Looking at the Bill holistically, one sees that it is drafted on the understanding that freedom of information will respect duties of confidence because such disclosure will always be prejudicial. In the area of international relations, the confidentiality of diplomatic documents is universally recognised. The removal of the presumption of that protection would itself prejudice our relations with the European Union, no less than with other states and organisations, which is the kernel of the argument of the noble Lord, Lord Lester. I can see no logic in treating the European Union differently from any other international organisation of which the United Kingdom may or may not be a member.

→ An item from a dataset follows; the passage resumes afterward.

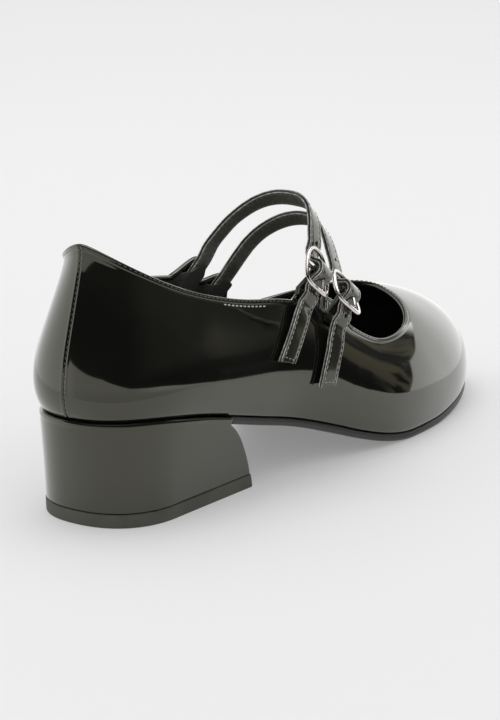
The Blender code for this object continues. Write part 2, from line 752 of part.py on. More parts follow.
def outside_point(y, z, stand, sample):
    """Point standing off the outer quarter at the given y and z, and the wall's normal."""
    u, v, surface = sample
    near = np.argmin((surface[:, 1] - y) ** 2 + (surface[:, 2] - z) ** 2)
    normal = wall_normal(u[near:near + 1], v[near:near + 1])[0]
    slope = normal[1:] @ (np.array([y, z]) - surface[near, 1:])
    x = surface[near, 0] - slope / normal[0]
    return np.array([x, y, z]) + stand * normal, normal


def frame_outline(count):
    """Evenly spaced (w, t) rows of the buckle frame's middle line."""
    half = np.array(FRAME_OUTLINE)
    whole = np.vstack([half, half[-2:0:-1] * (-1, 1)])
    gaps = np.linalg.norm(np.diff(np.vstack([whole, whole[:1]]), axis=0), axis=1)
    knots = np.concatenate([[0.0], np.cumsum(gaps)[:-1]])
    period = float(gaps.sum())
    return closed_spline(knots, whole, period, np.linspace(0, period, count, endpoint=False))


def strap_path(strap, sample, spacing):
    """Centre line of a strap from its tab, over the foot, down to its tail end.

    It also gives the strap's width direction: along the wall at both ends, and in the
    strap's own leaning plane between them.
    """
    up = np.array([0.0, math.sin(STRAP_LEAN), math.cos(STRAP_LEAN)])
    bar = np.array(strap["bar"])
    axes = buckle_axes(strap)
    knots = [knot_at(-1, strap["tab_place"] + shift) for shift in SEAT_SHIFTS]
    seat_normals = wall_normal(knots, SEAT_LEVELS)
    seat = wall(knots, SEAT_LEVELS) - SEAT_DEPTHS[:, None] * seat_normals
    arch = [np.array([x, bar[1], bar[2]]) + q * up for x, q, _ in strap["arch"]]
    rows = (strap["above_frame"], *BUCKLE_COURSE, strap["below_frame"])
    course = [buckle_point(axes, *row) for row in rows]
    tail = []
    for y, z, stand in strap["tail"]:
        point, tail_normal = outside_point(y, z, stand, sample)
        tail.append(point)
    path = open_spline(list(seat) + arch + course + tail, spacing)
    tangents = unit(np.gradient(path, axis=0))
    rows = np.array(strap["arch"])
    lean = np.radians(np.interp(path[:, 0], rows[:, 0], rows[:, 2]))
    plane = np.column_stack([np.zeros(len(path)), np.cos(lean), -np.sin(lean)])
    gaps = np.linalg.norm(np.diff(path, axis=0), axis=1)
    run = np.concatenate([[0.0], np.cumsum(gaps)])
    turn_seat = np.clip(SEAT_FLAT - run / SEAT_TURN, 0, 1)
    turn_tail = np.clip(TAIL_FLAT - (run[-1] - run) / TAIL_TURN, 0, 1)
    turn_seat = (turn_seat ** 2 * (3 - 2 * turn_seat))[:, None]
    turn_tail = (turn_tail ** 2 * (3 - 2 * turn_tail))[:, None]
    flat_seat = np.cross(seat_normals[1], tangents)
    flat_tail = np.cross(tail_normal, tangents)
    flat_seat *= np.sign(np.sum(flat_seat * plane, axis=1, keepdims=True))
    flat_tail *= np.sign(np.sum(flat_tail * plane, axis=1, keepdims=True))
    across = plane * (1 - turn_seat - turn_tail) + flat_seat * turn_seat + flat_tail * turn_tail
    return path, unit(across)


def prong_line(axes):
    """The prong's straight part, from its curl round the bar to its tip on the frame."""
    tip = buckle_point(axes, 0.0, FRAME_BOTTOM + 1.1, WIRE_RADIUS + GAP + PRONG_RADIUS)
    angle = math.radians(60.0)
    leave = buckle_point(axes, 0.0, PRONG_CURL * math.sin(angle), PRONG_CURL * math.cos(angle))
    return [leave, buckle_point(axes, 0.0, 3.2, 1.85), tip]


def build_strap(label, strap, sample, collection, cutters):
    path, across = strap_path(strap, sample, STRAP_STEP)
    slant = -strap["end_slant"]
    item = swept_strip("strap_" + label, path, across, slant, "strap_leather", collection)
    line = np.array(prong_line(buckle_axes(strap)))
    line[2] = line[1] + (line[2] - line[1]) * 0.4
    hole = tube("prong_hole_" + label, line, PRONG_HOLE_RADIUS, False, 2, "buckle_steel", cutters)
    hide_cutter(hole)
    boolean(item, hole, "DIFFERENCE")


def build_buckle(label, strap, collection, cutters):
    """Frame with its centre bar, and the prong that is curled round the bar."""
    axes = buckle_axes(strap)
    shift = strap["frame_shift"]
    ring = np.array([buckle_point(axes, w + shift, t, 0.0) for w, t in frame_outline(30)])
    frame = tube("buckle_frame_" + label, ring, WIRE_RADIUS, True, 2, "buckle_steel", collection)
    reach = float(np.interp(0.0, *np.array(FRAME_OUTLINE).T[::-1]))
    sides = (shift - reach, shift + reach)
    bar_ends = np.array([buckle_point(axes, w, 0.0, 0.0) for w in sides])
    bar = tube("buckle_bar_" + label, bar_ends, BAR_RADIUS, False, 2, "buckle_steel", cutters)
    hide_cutter(bar)
    boolean(frame, bar, "UNION")
    angles = np.radians(np.linspace(-200.0, 36.0, 11))
    curl = [(PRONG_CURL * math.sin(a), PRONG_CURL * math.cos(a)) for a in angles]
    prong = [buckle_point(axes, 0.0, t, n) for t, n in curl]
    prong += prong_line(axes)
    tube("buckle_prong_" + label, np.array(prong), PRONG_RADIUS, False, 1, "buckle_steel", collection)


def build_loop(label, strap, sample, collection, cutters):
    """Leather loop folded round the bar, its two layers laid down on the outer tab."""
    axes = buckle_axes(strap)
    eye = BAR_RADIUS + GAP + LOOP_THICK / 2
    landing = np.array([LOOP_LANDING, height_of_wall(axes, 0.0, LOOP_LANDING, sample) + 2.0])
    lead = unit(landing)
    side = np.array([lead[1], -lead[0]])
    layers = LOOP_THICK / 2 + LOOP_FOLD / 2
    neck = [(0.62, layers), (0.42, layers), (0.30, layers + 0.12), (0.19, layers + 0.45)]
    reach = float(np.linalg.norm(landing))
    inner = [share * reach * lead + offset * side for share, offset in neck]
    fold = [
        eye * (math.cos(a) * lead + math.sin(a) * side)
        for a in np.radians(np.linspace(60.0, 300.0, 11))
    ]
    outer = [share * reach * lead - offset * side for share, offset in neck[::-1]]
    stops = np.linspace(LOOP_END, LOOP_LANDING + 0.4, 4)
    rows = []
    for w in (-LOOP_WIDTH / 2, 0.0, LOOP_WIDTH / 2):
        lift = GAP + LOOP_THICK / 2
        under = [(t, height_of_wall(axes, w, t, sample) + lift) for t in stops]
        over = [(t, n + LOOP_THICK + LOOP_FOLD) for t, n in under[::-1]]
        line = under + [tuple(p) for p in inner + fold + outer] + over
        rows.append([buckle_point(axes, w, t, n) for t, n in line])
    grid = np.array(rows).transpose(1, 0, 2)
    item = thick_sheet("loop_" + label, grid, LOOP_THICK, "strap_leather", collection)
    ends = np.array([buckle_point(axes, w, 0.0, 0.0) for w in (-LOOP_SLOT / 2, LOOP_SLOT / 2)])
    slot = tube("loop_slot_" + label, ends, LOOP_SLOT_REACH, False, 4, "buckle_steel", cutters)
    hide_cutter(slot)
    boolean(item, slot, "DIFFERENCE")


def build_shoe():
    for item in list(bpy.data.objects):
        bpy.data.objects.remove(item)
    parts = bpy.data.collections.new("mary_jane_shoe")
    cutters = bpy.data.collections.new("cutters")
    cutters.hide_render = True
    bpy.context.scene.collection.children.link(parts)
    bpy.context.scene.collection.children.link(cutters)
    build_upper(parts)
    build_outsole(parts)
    build_insole(parts)
    build_heel(parts)
    sample = wall_sample()
    for label, strap in STRAPS.items():
        build_strap(label, strap, sample, parts, cutters)
        build_buckle(label, strap, parts, cutters)
        build_loop(label, strap, sample, parts, cutters)


build_shoe()
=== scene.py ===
import math
from collections import namedtuple

import bmesh
import bpy
import numpy as np
from mathutils import Matrix, Vector
from mathutils.kdtree import KDTree


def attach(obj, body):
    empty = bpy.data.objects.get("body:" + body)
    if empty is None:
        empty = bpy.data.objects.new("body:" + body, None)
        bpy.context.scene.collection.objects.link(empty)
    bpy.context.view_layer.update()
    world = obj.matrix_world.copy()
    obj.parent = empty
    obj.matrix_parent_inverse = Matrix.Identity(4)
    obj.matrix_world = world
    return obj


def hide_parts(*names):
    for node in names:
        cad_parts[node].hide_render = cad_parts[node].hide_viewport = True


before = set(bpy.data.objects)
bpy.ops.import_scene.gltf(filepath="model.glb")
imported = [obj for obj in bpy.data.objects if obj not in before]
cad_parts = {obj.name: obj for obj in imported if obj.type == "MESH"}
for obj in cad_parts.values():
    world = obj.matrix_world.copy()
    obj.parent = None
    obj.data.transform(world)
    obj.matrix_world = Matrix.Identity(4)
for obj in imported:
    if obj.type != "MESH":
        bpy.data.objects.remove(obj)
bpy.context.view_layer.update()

bl_info = {
    "name": "Patent mary jane shoe",
    "version": (1, 0, 0),
    "blender": (4, 5, 0),
    "location": "3D View > Sidebar > Shoe",
    "description": "Dresses the solids of a two-strap patent mary jane shoe",
    "category": "Add Mesh",
}

# The tables and shape functions work in millimetres, measured from the back of the heel
# (y) and from the heel's centre line (x), as the solids' own source does. to_world moves
# a point to metres and to the frame's origin.
MM = 0.001
CENTRE_X = 0.8
CENTRE_Y = 119.35
WALL = 1.8
GAP = 0.3
SOLE_THICK = 3.0
SOLE_REAR = 57.45
SOLE_BEVEL = 0.9
INSOLE_THICK = 2.4
INSOLE_INSET = 2.5
TOP_PIECE_THICK = 5.0
HEEL_BACK = 2.4
HEEL_FRONT = 72.6
HEEL_HALF_WIDTH = 25.5
HEEL_SQUARENESS = 2.3
HEEL_TOP_OUTSET = 1.0
HEEL_ROUND_SHARE = 0.42
HEEL_FLARE = 1.3
STRAP_WIDTH = 7.4
STRAP_THICK = 1.6
STRAP_LEAN = math.radians(31.0)
SEAT_TURN = 18.0
SEAT_FLAT = 1.3
TAIL_TURN = 14.0
TAIL_FLAT = 2.2
BAR_RADIUS = 0.7
WIRE_RADIUS = 0.8
FRAME_BOTTOM = 7.15
PRONG_RADIUS = 0.5
PRONG_CURL = BAR_RADIUS + GAP + PRONG_RADIUS + 0.05
FEATHER_PULL = 22.0

# Where a strap is seated inside its inner tab: levels of the wall's height, how far each is
# moved along the shoe, and the depth of the strap's middle below the wall's outer face.
SEAT_LEVELS = np.array([0.74, 0.86, 0.99])
SEAT_SHIFTS = np.array([-4.0, -2.0, 0.0])
SEAT_DEPTHS = np.array([3.6, 3.3, 3.2])

# Height of the upper's lower edge above the floor, as rows of y and z.
BOTTOM = (
    (-6.0, 38.8),
    (18.0, 37.9),
    (39.0, 34.8),
    (56.0, 31.0),
    (74.0, 26.4),
    (92.0, 21.8),
    (110.0, 15.8),
    (126.0, 9.8),
    (140.0, 5.6),
    (152.0, 3.6),
    (160.0, 3.3),
    (174.0, 3.3),
    (192.0, 4.4),
    (208.0, 6.1),
    (224.0, 8.3),
    (248.0, 12.0),
)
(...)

I appreciate that the intention behind the amendment may arise partly from a concern that the institutions of the European Union are particularly secretive. I stress that the Bill does not automatically exempt documents from the other states or organisations. Clause 25(2) applies only where the terms on which the information has been obtained require the information to be held in confidence or where the circumstances make it reasonable for the state or organisation--in this case, the European Union--to expect that it will be so held, as provided for in Clause 25(3). Moreover--we keep returning to this point--the public interest test will also have to apply to such information.
Finally, the European Union is committed to increased openness by virtue of Article 255 of the Amsterdam Treaty. That goes back to the point that the noble Lord, Lord Lester, made: that if it is felt that in the end our FoI legislation is better than that within the European Union as a whole, it is for us to go into
Implementation of Article 255 will mean that more documents relating to the working of the European Union will be disclosed by European Union institutions themselves. It is probably worth reassuring the Committee that we shall seek to ensure that the scales are balanced in favour of openness in the way that we are trying to achieve in the Bill.